Initially, an HDMI cable that claims to improve image quality while gaming sounds like the snake oil that "audiophile" companies like AudioQuest have been peddling for years. However, looking into some of the more technical details offered by Marseille, their claims seemed to be more and more likely. By using a signal processor embedded inside the HDMI connector itself, Marseille appears to be manipulating the video signal to improve quality in ways applicable to gaming.
 
Don't know. I consider myself a bit of a purist for visuals and prefer to see it as it's given - blemishes and all.
 
Makes the argument that consoles are competitively cheaper weaker if you have to buy a hardware AA device when I can add SMAA to any game via shader injection for free to PC games.
 
Pretty cool cable... only use I can see is like he said your using it for older game consoles (xbox 360, ps3).
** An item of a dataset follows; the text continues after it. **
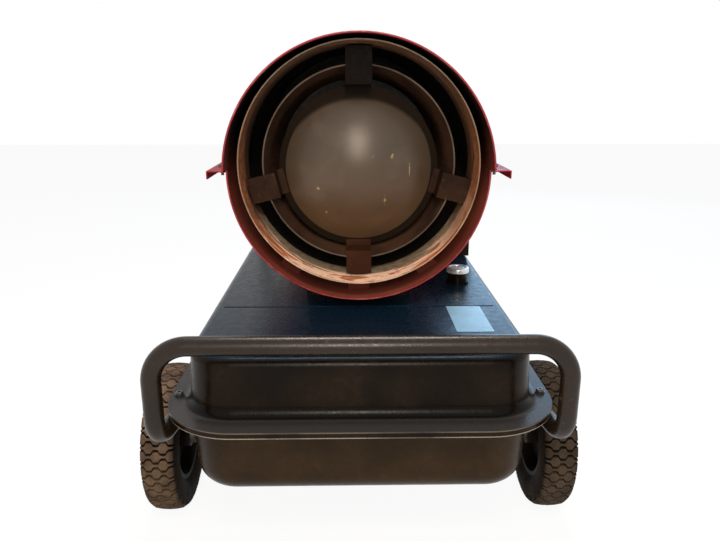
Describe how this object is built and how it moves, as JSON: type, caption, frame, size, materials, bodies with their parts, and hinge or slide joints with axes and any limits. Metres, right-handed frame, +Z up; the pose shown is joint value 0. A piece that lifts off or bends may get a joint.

Can't really see a use for it for pc gaming.
 
Makes the argument that consoles are competitively cheaper weaker if you have to buy a hardware AA device when I can add SMAA to any game via shader injection for free to PC games.
Until it gets you banned in said game. And that does happen. Not to say I do not somewhat agree with you I just thought I would point out injectors get cheat detect caught very frequently these days as the method used is also used to cheat so they are typically not smiled upon.
 
This was a good review. I would wait for the technology to get a little better, and the price to come down significantly....like around $25.
 
Pretty cool idea.

Would be sweet if it could do more things like Tonemapping, Color Correction, Increase Saturation, Bloom, etc. Basically many things that post-processors already do.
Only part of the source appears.